The entire world economy appears to be in a synchronised expansion at present, if a variety of leading indicators are to be believed. That has helped stock markets rally everywhere (including in the US) and it should help the profits of the many multinationals in the S&P. Revenue growth will not be a problem.

Further, those multinationals should benefit, unlike the rest of the planet, from the weakening dollar. This should automatically make their overseas earnings look better in dollar terms. According to BofA this should be the first quarter since 2011 when dollar comparisons actually help US earnings, rather than depressing them.

All of this makes a big earnings beat look like a slam dunk. But now we must consider margins. According to JPMorgan, Wall Street is braced for a reduction of 0.52 percentage points in margins since the second quarter, with only energy and technology expecting an improvement. The bank describes this as "conservative" and forecasts margins could be the kicker for an earnings beat.

This is the critical point of disagreement. To put it in fashionably Marxist terms, capital has been beating labour ever since the crisis. Wage inflation has remained very low, boosting profit margins. With labour markets tightening, and macro surveys showing wage inflation rising to a post-crisis high (from very low levels), there is reason to doubt that this can continue.

Wage growth would be exactly what Trump voters (and anyone concerned by rising inequality) want to see. But it would be doubly bad for Wall Street. It would both eat into margins, but raise the chances of higher rates from the Federal Reserve. That would endanger hopes for future profit growth and multiple expansion.

David Kostin of Goldman Sachs suggests that what executives have to say in their earnings calls about wage pressures and their ability to retain workers will be critical to how this earnings season is received. No issue preoccupies Wall Street more at present — with the possible exception of the prospects for a corporate tax cut, which would transform 2018 earnings prospects if something can be agreed by the end of the year.

Even given concerns about margins, it looks a very good bet that earnings will eclipse forecasts. Savita Subramanian of BofA points out that of the trickle of companies to report so far, 87 per cent have beaten on earnings and 70 per cent on both earnings and sales. This ties with the second quarter as the best showing by early reporting companies since the bank started keeping records in 2012.

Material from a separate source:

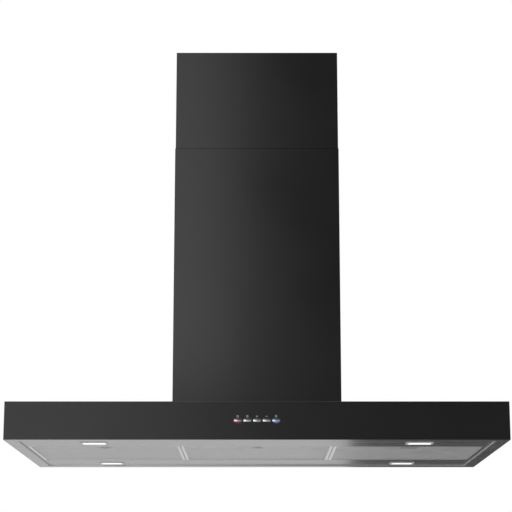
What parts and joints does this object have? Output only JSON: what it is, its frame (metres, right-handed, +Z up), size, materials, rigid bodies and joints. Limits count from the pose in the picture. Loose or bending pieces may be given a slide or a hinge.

The problem is that such beats have already been priced in by the strong markets of recent weeks. She adds: "A solid earnings season may not be enough to move the market higher — valuations are lofty, focus has increasingly shifted to policy, and last quarter, for the first time since the peak of the Tech Bubble, beats were not rewarded".

There is always a temptation, faced by a strong consensus, to bet against it. It should be resisted; it does indeed look as though brokers' analysts have been too conservative. But with the market so strong, and with expectations for future earnings muddied by questions over tax reform, investors should not put more money to work without listening to what politicians say about tax — and what companies say about wages.